WSJ Editoral

Max Sawicky sawicky at
Tue Oct 10 09:16:24 PDT 2000

What WSJ is talking about is an income class's tax liability relative to the total, not their burden (taxes paid divided by income). The top 1 percent of income recipients have a high share of total tax liability. Their tax burden is another thing altogether. One's share of tax liability can go up while one's burden goes down, if one's income goes up more than one's liability.

" . . . We know that's hard to believe after the past week's worth of confusing data and silly arithmetic that started with Mr. Gore's charge that the Bush tax plan gives nearly half of the tax cut to the "wealthiest 1%." And it's also hard to believe that a total policy wonk like Mr. Gore could be so mistaken.

But the fact is that, according to the nonpartisan Joint Committee on Taxation (also cited approvingly by Mr. Gore), the top 1% will get about one-fifth--not "nearly half"--of the benefit under Mr. Bush's tax proposal.

Mr. Gore's mistake rests on two confusions. First, he confused the notion of wealth with the notion of income--two entirely different categories."

[mbs] This is true but common in conversation -- to refer to the top income recipients as the most wealthy. It doesn't change the numbers.

" . . .Second, Mr. Gore included estate taxes in his calculation. Estate taxes show up in the year that the heirs receive their bequest. Not only does that mean that many of them make the top 1% category for only one year, but the bequest itself is most usually the result of a lifetime of accumulation. For example, the heir of an estate could be earning $50,000 a year and receive, as a bequest, a house, farm, small business or Aunt Mopsie's collection of Impressionists."

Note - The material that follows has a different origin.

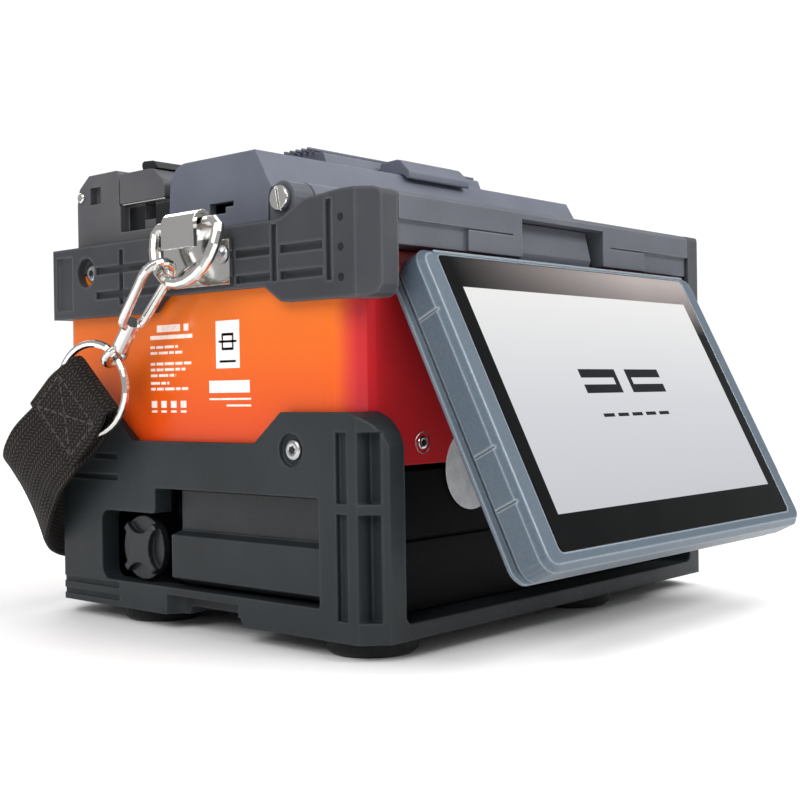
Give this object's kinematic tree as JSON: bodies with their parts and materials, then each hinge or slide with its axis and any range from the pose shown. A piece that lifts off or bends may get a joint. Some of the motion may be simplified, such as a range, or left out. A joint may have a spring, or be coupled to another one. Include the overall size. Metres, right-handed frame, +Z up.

[mbs] Since the receipt of an estate is income to the recipient, there is no errancy on Gore's part here. Every year, some handful of heirs gets an estate that puts them in the top ranks of income recipients. The fact that it's a different group each year makes no difference. If Aunt Mopsie works as a washerwomen for sixty years, saves like a demon, and is lucky in her investments, she can leave you enough to make you a very high income recipient, at least once.

. . . We doubt that these were honest mistakes. Mr. Gore was using figures generated by the left-leaning Citizens for Tax Justice, not figures provided by the source of choice, the IRS Statistics of Income Bulletin or data provided by the Joint Committee on Taxation. Indeed, we suspect that these were not mistakes at all, but part of Mr. Gore's unremitting rhetoric of class warfare."

[mbs] CTJ and JCT use the same kind of tax model. CTJ's model is well-regarded among the pros. You can't use SOI figures to simulate some tax proposal; you need a model.

" . . . But his rhetoric doesn't fit the facts. Mr. Bush's tax plan would result in a larger redistribution of the income tax burden: less burden for those earning under $100,000 and more burden for those earning over $200,000. Moreover, if one adds Mr. Bush's plan for a 2% cut in the payroll tax--obviously a bigger deal for the working dog--the result is more redistributive away from the rich than Mr. Gore's tax cut, and even more redistributive period."

[mbs] more conflation of tax share and tax burden. As for the 2 percent cut, WSJ's point depends on ignoring the replacement of the 2 percent cut when that cash will be needed to pay benefits (in less than 15 years).

Maybe this edit will persuade some stupid wealthy people to vote for Gore, since it makes the case for his plan being less redistributive than Bush's.